「観空の形」の敵は、何処?

 船越義珍・師の松濤館系統には、「後屈立ち」っという、立ち方が存在します。

 この立ち方は、前足のカカトが床に着いた状態と、着いていない状態の場合が、松濤館系統の流会派の間でも違いがあります。

 がっ!

 わたくしは、あまり関係は無いというか、相手に対してどの状態であるか! っという流動的なものでしか無いと思っています(文責・新垣清、以下の文もです)。

 なぜなら、それらの立ち方は、首里手系統にある(ホントウは、あるはずの無い)、「猫足立ち」と、同じ役割でしかないからです。

 すなわち、相手の頭抱えて折りながら、膝蹴りの時の、どの状態であるか! だけの違いです。

 この「後屈立ち」の出所は、松濤館系統で「観空」と呼ばれる「クーシャンクー(公総管)」の形の初動からでしょうし・・・。

 もともとは(そして今も)、左右に居る相手が攻撃してきたのを、いわゆる手刀受けで受けるという解釈から始まったはずです。

 がっ!

 あの形は、現在は北谷屋良(チャタンヤラ)クーシャンクーとも呼ばれている形と同様に、敵は、正面にしか居ないのです! 

 まぁ~、武術的には北谷屋良のクーシャンクーも、解釈(いわゆる分解)は、滅茶苦茶ですがね・・・。

 すなわち、武術として伝承された沖縄空手は、本場だと言われている沖縄でさえ、武士の時代が終わった後には・・・。

形の武術的な意味合いは、すべて喪失してしまっていたのです。

 これは「本部の猿」こと、本部朝基のナイファンチの動作が、左右から攻撃してきた相手を、中段で受けるという解釈とまったく同じで、有り得ないことなのです。

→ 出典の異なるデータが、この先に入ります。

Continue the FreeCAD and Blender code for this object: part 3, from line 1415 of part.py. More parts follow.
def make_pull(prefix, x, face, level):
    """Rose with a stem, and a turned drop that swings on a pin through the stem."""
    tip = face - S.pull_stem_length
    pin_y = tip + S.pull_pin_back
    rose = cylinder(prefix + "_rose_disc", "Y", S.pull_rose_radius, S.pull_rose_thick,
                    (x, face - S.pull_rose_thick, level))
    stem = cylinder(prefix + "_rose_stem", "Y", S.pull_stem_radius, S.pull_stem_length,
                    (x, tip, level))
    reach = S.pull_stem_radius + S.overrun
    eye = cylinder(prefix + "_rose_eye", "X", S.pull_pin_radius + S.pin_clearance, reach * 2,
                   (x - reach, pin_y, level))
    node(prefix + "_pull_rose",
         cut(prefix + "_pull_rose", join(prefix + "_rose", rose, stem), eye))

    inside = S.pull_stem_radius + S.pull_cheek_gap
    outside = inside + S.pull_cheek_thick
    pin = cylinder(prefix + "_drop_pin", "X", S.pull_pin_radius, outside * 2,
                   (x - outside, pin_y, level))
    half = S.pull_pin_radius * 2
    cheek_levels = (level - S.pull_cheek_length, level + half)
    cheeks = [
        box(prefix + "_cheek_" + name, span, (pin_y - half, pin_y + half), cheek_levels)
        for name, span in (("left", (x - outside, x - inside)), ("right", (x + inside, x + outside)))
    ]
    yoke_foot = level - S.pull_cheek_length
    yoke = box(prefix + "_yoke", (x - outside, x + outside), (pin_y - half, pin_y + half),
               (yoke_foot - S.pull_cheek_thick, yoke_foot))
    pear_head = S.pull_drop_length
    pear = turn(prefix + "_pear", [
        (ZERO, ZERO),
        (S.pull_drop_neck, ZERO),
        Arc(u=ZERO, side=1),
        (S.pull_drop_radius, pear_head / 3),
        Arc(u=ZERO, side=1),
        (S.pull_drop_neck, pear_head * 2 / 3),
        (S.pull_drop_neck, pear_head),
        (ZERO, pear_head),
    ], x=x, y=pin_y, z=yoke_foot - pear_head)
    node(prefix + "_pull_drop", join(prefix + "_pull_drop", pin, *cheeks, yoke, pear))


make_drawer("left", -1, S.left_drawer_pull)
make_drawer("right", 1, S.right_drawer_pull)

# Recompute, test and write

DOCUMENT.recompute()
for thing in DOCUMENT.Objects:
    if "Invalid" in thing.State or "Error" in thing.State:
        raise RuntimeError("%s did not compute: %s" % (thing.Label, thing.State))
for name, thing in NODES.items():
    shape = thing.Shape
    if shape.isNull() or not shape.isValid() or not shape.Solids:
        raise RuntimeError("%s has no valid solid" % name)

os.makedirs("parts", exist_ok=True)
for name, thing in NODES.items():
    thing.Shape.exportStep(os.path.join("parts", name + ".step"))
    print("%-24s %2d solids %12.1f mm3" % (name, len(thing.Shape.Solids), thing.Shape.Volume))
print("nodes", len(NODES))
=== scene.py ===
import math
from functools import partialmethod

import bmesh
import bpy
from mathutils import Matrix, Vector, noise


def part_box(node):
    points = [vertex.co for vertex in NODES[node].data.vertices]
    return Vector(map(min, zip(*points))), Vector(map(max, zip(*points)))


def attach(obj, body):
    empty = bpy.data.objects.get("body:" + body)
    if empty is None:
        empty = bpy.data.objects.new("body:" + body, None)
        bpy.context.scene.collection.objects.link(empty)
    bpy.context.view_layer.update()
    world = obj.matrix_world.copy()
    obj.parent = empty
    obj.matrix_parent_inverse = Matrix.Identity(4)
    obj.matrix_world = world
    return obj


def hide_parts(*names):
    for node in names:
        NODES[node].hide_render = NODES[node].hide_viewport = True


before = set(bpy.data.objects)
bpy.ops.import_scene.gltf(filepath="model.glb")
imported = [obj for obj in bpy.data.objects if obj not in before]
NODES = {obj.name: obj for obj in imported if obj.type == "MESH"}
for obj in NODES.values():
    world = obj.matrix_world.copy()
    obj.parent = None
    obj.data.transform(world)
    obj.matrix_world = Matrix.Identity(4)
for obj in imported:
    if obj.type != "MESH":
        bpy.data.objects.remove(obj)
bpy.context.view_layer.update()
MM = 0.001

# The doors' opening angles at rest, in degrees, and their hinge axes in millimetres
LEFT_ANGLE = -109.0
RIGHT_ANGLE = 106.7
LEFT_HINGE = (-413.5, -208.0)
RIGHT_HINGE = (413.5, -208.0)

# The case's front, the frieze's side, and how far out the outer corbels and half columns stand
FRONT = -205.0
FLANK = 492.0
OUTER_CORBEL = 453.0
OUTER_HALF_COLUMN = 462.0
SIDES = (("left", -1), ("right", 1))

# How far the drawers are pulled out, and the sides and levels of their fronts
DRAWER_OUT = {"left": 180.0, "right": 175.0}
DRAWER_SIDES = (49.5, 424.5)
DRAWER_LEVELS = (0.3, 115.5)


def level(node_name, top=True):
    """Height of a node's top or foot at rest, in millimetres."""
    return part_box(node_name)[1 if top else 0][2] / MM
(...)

 現代の空手の修行者は、このような「敵は、一体どこにいるのか?」っという・・・

 誰が考えても、最初に理解しておかなければ為らないことを、空手の形は体育・体操化、スポーツ化、競技化、リクレーション化、エンターテイメント化で、

まったく、失ってしまった!

という事実を認識することから、形本来の武術的な意味を理解しなければならいのです。

 私事ですが、わたくしの修行時における(そしても今もです)深い絶望感が、別に「悲劇のヒロイン」を気取るような、エエ恰好しいぃ~では無い!ということがお判り頂けたと思います。

 武士の時代が終わった後では、ダ~レも、ナンにも、分かっていなかったのだ!

っというのが実情だったのです。